▸ RECORDED INFORMATION
········

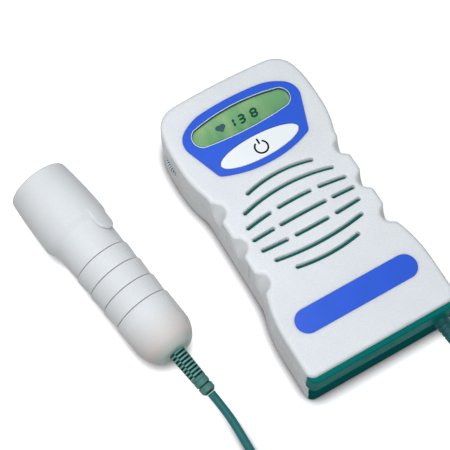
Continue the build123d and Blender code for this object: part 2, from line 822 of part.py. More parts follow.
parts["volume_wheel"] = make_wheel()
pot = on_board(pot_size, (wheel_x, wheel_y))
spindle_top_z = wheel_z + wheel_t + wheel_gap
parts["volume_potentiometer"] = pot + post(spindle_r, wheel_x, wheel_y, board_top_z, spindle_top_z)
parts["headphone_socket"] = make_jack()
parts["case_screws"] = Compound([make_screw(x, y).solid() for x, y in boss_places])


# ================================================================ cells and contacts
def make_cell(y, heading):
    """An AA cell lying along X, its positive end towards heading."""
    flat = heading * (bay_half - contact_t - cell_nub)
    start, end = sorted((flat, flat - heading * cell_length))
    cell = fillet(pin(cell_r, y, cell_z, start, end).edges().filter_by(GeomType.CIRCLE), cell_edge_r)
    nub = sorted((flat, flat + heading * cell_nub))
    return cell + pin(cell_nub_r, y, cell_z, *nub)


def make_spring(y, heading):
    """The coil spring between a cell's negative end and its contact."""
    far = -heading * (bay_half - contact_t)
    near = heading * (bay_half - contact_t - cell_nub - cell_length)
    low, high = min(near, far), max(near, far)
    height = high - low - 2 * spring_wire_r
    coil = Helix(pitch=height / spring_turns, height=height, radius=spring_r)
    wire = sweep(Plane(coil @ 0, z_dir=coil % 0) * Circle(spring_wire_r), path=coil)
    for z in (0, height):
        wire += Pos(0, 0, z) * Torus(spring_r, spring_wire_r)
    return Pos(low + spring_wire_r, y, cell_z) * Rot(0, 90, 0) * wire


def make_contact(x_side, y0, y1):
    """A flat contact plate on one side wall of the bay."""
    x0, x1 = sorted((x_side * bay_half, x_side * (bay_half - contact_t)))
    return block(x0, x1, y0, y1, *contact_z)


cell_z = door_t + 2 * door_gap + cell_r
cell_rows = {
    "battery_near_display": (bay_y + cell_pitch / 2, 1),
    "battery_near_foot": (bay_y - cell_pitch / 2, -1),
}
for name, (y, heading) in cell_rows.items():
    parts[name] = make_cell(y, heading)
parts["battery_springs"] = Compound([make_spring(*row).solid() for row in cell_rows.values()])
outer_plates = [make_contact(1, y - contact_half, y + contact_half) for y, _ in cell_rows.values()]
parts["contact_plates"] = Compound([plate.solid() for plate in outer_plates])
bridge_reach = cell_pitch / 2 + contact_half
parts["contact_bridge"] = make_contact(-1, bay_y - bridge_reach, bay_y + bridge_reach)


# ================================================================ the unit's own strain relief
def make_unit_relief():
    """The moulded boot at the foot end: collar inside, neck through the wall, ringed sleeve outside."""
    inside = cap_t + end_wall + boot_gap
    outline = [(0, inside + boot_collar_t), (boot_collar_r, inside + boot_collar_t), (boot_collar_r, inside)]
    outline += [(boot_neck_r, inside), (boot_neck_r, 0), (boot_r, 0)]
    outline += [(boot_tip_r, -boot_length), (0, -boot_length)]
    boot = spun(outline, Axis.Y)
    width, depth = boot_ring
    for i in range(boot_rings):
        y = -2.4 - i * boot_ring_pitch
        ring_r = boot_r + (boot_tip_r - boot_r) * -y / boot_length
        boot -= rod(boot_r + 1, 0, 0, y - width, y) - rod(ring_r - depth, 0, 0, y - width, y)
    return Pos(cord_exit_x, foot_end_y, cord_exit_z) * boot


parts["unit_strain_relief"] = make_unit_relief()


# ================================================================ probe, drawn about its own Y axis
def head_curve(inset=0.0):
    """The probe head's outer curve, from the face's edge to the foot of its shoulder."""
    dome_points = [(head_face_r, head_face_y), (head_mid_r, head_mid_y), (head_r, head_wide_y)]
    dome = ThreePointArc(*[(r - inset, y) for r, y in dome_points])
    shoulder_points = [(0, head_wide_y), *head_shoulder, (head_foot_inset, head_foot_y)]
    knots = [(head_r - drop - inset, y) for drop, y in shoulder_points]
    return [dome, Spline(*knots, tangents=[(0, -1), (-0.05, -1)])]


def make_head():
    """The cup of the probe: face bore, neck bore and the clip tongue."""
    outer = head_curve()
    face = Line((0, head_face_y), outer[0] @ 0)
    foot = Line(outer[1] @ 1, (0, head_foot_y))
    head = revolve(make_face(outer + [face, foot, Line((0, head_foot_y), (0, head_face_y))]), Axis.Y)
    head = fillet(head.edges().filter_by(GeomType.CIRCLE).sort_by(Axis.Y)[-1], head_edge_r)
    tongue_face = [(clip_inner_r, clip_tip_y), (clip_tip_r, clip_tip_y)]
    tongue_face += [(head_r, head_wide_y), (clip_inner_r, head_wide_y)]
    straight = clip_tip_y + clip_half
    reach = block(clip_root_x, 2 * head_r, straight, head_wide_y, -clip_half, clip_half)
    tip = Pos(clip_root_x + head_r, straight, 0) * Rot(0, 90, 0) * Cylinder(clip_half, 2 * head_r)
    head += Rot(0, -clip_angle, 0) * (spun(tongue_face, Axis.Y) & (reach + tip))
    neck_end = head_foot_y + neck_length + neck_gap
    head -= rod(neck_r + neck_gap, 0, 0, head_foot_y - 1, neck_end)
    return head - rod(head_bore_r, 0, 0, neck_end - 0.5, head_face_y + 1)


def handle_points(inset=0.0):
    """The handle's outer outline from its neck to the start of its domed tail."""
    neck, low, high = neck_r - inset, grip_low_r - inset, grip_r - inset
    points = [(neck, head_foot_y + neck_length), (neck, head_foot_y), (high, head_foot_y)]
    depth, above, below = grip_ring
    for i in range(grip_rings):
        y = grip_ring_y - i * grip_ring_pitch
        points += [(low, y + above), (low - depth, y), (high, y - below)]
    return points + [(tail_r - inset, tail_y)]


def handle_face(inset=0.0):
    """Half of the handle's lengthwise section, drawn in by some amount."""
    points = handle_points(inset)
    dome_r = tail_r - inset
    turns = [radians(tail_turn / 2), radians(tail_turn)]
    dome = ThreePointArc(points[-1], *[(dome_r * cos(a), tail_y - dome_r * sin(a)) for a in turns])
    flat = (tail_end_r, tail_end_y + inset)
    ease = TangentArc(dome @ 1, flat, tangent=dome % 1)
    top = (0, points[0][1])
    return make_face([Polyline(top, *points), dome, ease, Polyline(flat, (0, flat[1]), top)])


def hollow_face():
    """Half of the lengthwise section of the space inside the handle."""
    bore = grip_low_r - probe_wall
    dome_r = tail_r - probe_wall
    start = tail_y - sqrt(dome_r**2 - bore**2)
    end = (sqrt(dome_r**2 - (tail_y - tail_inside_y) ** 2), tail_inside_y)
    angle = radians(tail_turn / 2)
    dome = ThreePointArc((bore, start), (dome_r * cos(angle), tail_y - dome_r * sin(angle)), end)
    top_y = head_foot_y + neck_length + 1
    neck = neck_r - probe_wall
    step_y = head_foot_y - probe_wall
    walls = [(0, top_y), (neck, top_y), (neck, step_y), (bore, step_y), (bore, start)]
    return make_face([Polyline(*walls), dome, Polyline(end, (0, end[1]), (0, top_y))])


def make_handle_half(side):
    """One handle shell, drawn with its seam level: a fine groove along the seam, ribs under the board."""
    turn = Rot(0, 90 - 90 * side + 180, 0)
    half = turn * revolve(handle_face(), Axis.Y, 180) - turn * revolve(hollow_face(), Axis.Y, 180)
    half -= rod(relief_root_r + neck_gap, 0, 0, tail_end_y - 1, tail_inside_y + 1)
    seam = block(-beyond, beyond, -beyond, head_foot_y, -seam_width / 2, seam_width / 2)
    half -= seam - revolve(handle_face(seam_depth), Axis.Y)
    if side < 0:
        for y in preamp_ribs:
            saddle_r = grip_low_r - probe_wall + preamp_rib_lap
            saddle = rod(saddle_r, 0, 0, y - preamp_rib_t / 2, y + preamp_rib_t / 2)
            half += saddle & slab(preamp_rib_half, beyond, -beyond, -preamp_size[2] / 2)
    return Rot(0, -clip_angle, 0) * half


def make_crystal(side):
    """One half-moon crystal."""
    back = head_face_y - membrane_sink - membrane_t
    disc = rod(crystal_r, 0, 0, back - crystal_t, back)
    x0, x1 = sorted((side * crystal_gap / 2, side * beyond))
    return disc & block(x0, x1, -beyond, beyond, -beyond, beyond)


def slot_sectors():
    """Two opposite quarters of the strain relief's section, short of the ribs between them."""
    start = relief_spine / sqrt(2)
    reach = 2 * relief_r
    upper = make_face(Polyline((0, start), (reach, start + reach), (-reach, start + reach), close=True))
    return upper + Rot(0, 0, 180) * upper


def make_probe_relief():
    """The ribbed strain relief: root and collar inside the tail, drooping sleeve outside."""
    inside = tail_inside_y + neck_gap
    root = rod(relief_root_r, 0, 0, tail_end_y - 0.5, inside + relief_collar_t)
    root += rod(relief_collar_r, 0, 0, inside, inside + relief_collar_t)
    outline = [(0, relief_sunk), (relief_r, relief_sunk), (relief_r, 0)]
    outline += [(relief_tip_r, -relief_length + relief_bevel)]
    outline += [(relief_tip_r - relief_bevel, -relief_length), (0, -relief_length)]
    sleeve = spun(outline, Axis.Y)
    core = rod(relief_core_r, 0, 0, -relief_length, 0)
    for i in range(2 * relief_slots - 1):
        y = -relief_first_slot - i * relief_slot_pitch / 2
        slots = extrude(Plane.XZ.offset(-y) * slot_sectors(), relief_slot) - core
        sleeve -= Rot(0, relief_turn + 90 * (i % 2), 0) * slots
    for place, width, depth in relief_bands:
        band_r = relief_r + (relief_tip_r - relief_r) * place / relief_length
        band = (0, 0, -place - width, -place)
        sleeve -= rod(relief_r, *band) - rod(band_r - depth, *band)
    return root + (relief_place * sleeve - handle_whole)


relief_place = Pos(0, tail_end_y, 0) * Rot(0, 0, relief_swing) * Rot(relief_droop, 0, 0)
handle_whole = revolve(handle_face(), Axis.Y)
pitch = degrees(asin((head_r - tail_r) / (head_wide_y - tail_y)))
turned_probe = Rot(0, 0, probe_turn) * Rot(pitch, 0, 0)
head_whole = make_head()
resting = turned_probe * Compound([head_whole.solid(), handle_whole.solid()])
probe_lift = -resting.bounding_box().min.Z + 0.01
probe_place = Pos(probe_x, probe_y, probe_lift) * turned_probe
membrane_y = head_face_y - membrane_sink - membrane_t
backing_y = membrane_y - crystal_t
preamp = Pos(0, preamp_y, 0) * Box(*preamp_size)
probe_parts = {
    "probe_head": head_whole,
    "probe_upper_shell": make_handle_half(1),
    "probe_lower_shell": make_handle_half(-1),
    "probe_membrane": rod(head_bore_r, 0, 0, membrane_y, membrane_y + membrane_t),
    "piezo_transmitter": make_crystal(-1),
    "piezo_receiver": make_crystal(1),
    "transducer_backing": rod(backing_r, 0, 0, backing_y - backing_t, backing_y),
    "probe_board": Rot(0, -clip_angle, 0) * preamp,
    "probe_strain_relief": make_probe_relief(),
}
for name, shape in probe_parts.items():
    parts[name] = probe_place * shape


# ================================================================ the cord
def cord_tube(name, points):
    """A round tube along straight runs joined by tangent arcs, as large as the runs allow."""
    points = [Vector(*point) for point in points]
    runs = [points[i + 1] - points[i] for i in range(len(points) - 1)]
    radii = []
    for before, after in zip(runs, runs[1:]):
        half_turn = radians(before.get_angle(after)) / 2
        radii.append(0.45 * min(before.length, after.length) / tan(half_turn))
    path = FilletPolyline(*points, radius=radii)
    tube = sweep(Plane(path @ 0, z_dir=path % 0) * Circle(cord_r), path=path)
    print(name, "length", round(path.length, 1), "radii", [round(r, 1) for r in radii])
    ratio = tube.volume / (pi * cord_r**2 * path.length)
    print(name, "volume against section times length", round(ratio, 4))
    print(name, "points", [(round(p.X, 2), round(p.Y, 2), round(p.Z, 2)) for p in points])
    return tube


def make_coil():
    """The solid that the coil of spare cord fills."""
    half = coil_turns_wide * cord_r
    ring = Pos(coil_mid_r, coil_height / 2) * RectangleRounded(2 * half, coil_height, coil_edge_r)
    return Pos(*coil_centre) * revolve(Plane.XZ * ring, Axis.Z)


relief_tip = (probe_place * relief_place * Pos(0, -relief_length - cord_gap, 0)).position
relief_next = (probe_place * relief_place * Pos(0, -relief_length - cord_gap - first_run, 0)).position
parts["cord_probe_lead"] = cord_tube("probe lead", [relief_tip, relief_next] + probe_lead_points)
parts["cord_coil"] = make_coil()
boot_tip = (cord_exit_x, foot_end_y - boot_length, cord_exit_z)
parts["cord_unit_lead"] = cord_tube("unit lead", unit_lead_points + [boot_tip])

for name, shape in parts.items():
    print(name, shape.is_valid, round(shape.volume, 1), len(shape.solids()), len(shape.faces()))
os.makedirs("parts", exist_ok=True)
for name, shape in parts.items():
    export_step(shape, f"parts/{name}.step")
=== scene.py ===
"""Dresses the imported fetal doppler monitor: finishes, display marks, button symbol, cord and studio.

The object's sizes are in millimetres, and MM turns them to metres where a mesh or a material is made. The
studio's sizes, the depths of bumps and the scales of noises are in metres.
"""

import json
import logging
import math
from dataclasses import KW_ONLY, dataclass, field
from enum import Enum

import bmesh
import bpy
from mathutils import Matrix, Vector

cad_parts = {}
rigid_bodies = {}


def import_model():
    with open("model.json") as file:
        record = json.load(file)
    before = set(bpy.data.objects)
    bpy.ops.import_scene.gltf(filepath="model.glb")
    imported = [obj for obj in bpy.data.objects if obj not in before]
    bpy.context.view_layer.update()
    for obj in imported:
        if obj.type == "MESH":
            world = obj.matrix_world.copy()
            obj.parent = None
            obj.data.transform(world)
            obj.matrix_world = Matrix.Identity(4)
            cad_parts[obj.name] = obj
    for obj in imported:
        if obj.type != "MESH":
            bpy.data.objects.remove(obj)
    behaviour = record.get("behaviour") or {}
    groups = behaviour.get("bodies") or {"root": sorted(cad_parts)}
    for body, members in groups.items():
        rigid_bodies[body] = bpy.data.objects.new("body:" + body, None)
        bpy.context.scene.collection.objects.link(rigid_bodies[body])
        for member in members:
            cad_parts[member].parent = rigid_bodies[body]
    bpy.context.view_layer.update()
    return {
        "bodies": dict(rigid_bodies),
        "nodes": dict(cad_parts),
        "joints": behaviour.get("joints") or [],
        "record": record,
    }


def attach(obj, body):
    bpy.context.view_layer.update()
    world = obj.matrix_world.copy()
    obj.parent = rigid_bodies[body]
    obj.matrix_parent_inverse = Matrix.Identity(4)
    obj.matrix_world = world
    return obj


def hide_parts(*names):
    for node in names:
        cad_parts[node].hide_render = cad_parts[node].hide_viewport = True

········

▸ WORK TO COMPLETE
Repeat exactly, please, each line from the beginning of the data through the line with "y in boss_places])" in it, and only those lines.

▸ RESPONSE TO THE TASK
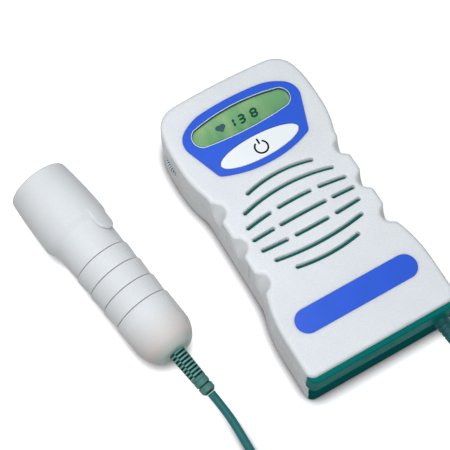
Continue the build123d and Blender code for this object: part 2, from line 822 of part.py. More parts follow.
parts["volume_wheel"] = make_wheel()
pot = on_board(pot_size, (wheel_x, wheel_y))
spindle_top_z = wheel_z + wheel_t + wheel_gap
parts["volume_potentiometer"] = pot + post(spindle_r, wheel_x, wheel_y, board_top_z, spindle_top_z)
parts["headphone_socket"] = make_jack()
parts["case_screws"] = Compound([make_screw(x, y).solid() for x, y in boss_places])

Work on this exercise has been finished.